News of the award reached Menchu in San Marcos, where she had been coordinating opposition to the quincentennial celebration. For the past two years, she has been a leading member of the campaign -- ultimately successful -- to have the U.N. designate 1993 as the International Year for Indigenous Populations. A Mayan of the Quiche group from northwestern Guatemala, she moved to Mexico in 1981, after her father, mother and a brother were killed by government security forces. "I only wish that my parents could have been present," she said last week.
Menchu was selected for the $1.2 million prize, the committee said, "in recognition of her work for social justice and ethno-cultural reconciliation." Amid the "large-scale repression of Indian peoples" in Guatemala, she plays a "prominent part as an advocate of native rights." Francis Sejersted, the chairman, said the committee was "aware that this is a somewhat controversial prize." The fact that it came during the quincentennial "was not a coincidence," he said, "but it was not the only factor."
Menchu says she will use the prize money to set up a foundation in her father's name to defend the rights of indigenous people. "The only thing I wish for is freedom for Indians wherever they are," she says. "As the end of the 20th century approaches, we hope that our continent will be pluralistic."
Born in poverty, uneducated, Menchu became a farm laborer as a small child, tending corn and beans on her parents' tiny plot and traveling with them to the south to work on coffee, cotton and sugar plantations. She did not even learn to speak Spanish until she was 20. But the world learned her story with the 1983 publication of her autobiography I, Rigoberta Menchu, which eventually appeared in 11 languages. It tells of Quiche life in the mountains and the domination of the Indians, who make up 60% of the population, by the minority Ladinos, mostly the descendants of the European colonists. Her book recounts, in horrifying detail, the torture and death of family members.

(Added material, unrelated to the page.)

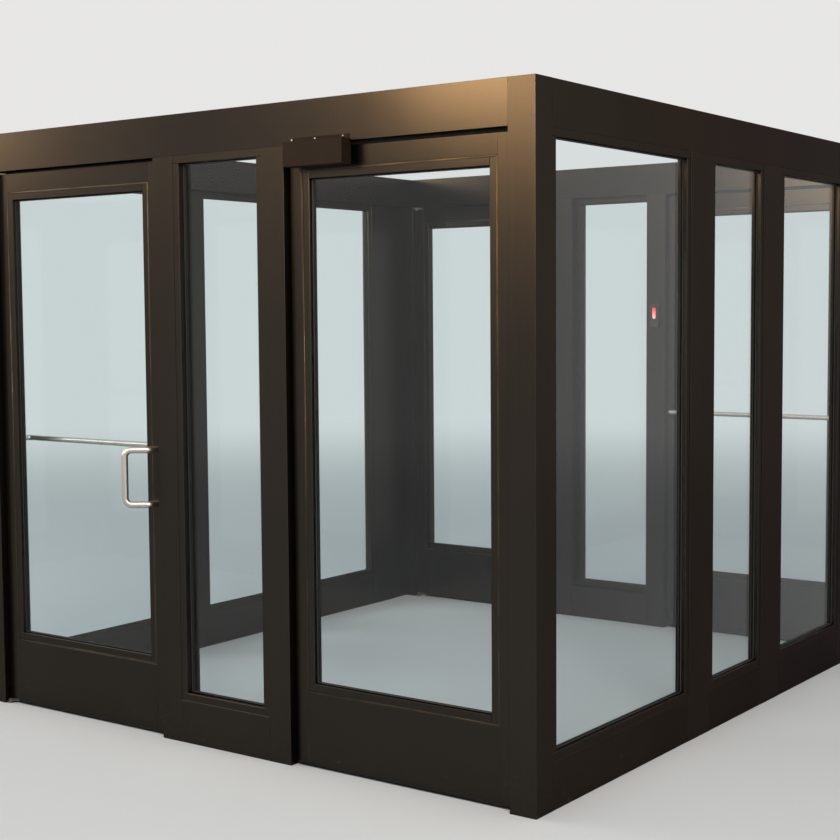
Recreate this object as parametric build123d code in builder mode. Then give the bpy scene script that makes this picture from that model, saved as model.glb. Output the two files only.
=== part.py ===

Her father, Vicente, was one of the early underground organizers of an agrarian trade union called the Peasant Unity Committee. His 16-year-old son was seized by security troops, flayed and publicly burned. In January 1980, when Vicente and some of his comrades occupied the Spanish embassy in Guatemala City to call attention to their grievances, police stormed the building. The embassy caught fire, and the demonstrators burned to death.